RFR (S): 8023461: Thread holding lock at safepoint that vm can block on: MethodCompileQueue_lock
Vladimir Ivanov
vladimir.x.ivanov at oracle.com
Wed Mar 12 11:58:20 UTC 2014
Igor, thanks for the suggestion.
I thought about this approach and my concern was that we need multiple
passes over the queue to clear stale compile requests (worst case is
O(n^2)). Currently, the queue is cleared out in a single pass.

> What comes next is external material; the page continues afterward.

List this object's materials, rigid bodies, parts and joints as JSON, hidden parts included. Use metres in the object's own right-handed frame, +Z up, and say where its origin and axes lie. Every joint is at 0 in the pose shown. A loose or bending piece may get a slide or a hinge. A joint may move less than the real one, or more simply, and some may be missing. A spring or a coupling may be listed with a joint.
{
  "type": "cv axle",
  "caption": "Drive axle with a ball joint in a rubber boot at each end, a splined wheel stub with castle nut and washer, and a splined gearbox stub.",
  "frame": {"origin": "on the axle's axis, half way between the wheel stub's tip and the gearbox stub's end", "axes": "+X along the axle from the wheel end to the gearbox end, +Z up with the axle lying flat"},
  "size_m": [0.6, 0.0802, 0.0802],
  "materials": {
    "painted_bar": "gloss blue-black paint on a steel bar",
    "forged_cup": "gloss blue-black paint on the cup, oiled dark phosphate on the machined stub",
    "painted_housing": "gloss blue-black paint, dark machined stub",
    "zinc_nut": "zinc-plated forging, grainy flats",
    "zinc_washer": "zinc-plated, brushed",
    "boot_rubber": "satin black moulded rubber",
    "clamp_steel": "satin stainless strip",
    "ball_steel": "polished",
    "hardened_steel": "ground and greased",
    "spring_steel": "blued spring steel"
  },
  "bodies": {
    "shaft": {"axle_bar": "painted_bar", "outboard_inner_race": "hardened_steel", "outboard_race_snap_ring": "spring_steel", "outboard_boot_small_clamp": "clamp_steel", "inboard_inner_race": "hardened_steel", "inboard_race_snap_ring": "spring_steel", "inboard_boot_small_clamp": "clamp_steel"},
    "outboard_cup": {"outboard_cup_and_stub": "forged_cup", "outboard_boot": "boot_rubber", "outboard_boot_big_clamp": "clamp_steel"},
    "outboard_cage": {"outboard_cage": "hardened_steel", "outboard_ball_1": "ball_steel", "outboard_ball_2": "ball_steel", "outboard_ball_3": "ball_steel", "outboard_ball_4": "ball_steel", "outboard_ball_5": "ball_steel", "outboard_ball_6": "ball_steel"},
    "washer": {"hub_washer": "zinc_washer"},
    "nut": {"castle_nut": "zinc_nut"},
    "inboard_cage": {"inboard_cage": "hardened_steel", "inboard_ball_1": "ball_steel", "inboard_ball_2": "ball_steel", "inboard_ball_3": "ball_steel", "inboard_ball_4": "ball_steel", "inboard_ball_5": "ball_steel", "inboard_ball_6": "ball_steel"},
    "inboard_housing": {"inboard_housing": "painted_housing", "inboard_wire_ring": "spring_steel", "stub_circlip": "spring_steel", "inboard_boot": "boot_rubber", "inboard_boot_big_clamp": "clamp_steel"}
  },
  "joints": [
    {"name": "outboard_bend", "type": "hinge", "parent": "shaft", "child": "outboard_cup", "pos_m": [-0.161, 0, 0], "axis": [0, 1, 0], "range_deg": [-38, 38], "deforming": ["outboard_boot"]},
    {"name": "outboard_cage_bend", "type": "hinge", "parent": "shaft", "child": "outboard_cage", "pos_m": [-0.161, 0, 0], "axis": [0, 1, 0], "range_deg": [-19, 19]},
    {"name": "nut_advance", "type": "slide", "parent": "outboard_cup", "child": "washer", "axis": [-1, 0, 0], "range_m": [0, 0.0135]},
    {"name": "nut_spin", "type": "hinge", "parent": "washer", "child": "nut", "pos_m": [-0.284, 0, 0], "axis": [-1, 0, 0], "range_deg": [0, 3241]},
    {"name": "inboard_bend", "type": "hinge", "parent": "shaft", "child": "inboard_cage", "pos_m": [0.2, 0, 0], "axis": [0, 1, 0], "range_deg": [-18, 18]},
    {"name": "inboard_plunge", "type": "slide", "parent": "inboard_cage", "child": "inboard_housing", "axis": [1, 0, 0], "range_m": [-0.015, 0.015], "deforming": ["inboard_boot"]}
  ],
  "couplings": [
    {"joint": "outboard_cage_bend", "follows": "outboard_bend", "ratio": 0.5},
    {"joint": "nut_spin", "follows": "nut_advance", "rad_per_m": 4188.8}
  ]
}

But the only option I see is to accumulate canceled tasks in a side
structure and send bulk notifications between iterations of compiler loop.
Best regards,
Vladimir Ivanov
On 3/12/14 4:50 AM, Igor Veresov wrote:
> What I mean is a strategy like this:
>
> diff --git a/src/share/vm/compiler/compileBroker.cpp
> b/src/share/vm/compiler/compileBroker.cpp
> --- a/src/share/vm/compiler/compileBroker.cpp
> +++ b/src/share/vm/compiler/compileBroker.cpp
> @@ -247,6 +247,7 @@
>
> _is_complete = false;
> _is_success = false;
> + _skip_compile = false;
> _code_handle = NULL;
>
> _hot_method = NULL;
> @@ -1691,9 +1692,14 @@
> // Assign the task to the current thread. Mark this compilation
> // thread as active for the profiler.
> CompileTaskWrapper ctw(task);
> + methodHandle method(thread, task->method());
> + if (task->skip_compile()) {
> + method->clear_queued_for_compilation();
> + continue;
> + }
> +
> nmethodLocker result_handle; // (handle for the nmethod produced
> by this task)
> task->set_code_handle(&result_handle);
> - methodHandle method(thread, task->method());
>
> // Never compile a method if breakpoints are present in it
> if (method()->number_of_breakpoints() == 0) {
> diff --git a/src/share/vm/compiler/compileBroker.hpp
> b/src/share/vm/compiler/compileBroker.hpp
> --- a/src/share/vm/compiler/compileBroker.hpp
> +++ b/src/share/vm/compiler/compileBroker.hpp
> @@ -48,6 +48,7 @@
> bool _is_complete;
> bool _is_success;
> bool _is_blocking;
> + bool _skip_compile;
> int _comp_level;
> int _num_inlined_bytecodes;
> nmethodLocker* _code_handle; // holder of eventual result
> @@ -78,6 +79,8 @@
> bool is_blocking() const { return _is_blocking; }
> bool is_success() const { return _is_success; }
>
> + bool skip_compile() const { return _skip_compile; }
> + void set_skip_compile() { _skip_compile = true; }
> nmethodLocker* code_handle() const { return _code_handle; }
> void set_code_handle(nmethodLocker* l) { _code_handle = l; }
> nmethod* code() const; // _code_handle->code()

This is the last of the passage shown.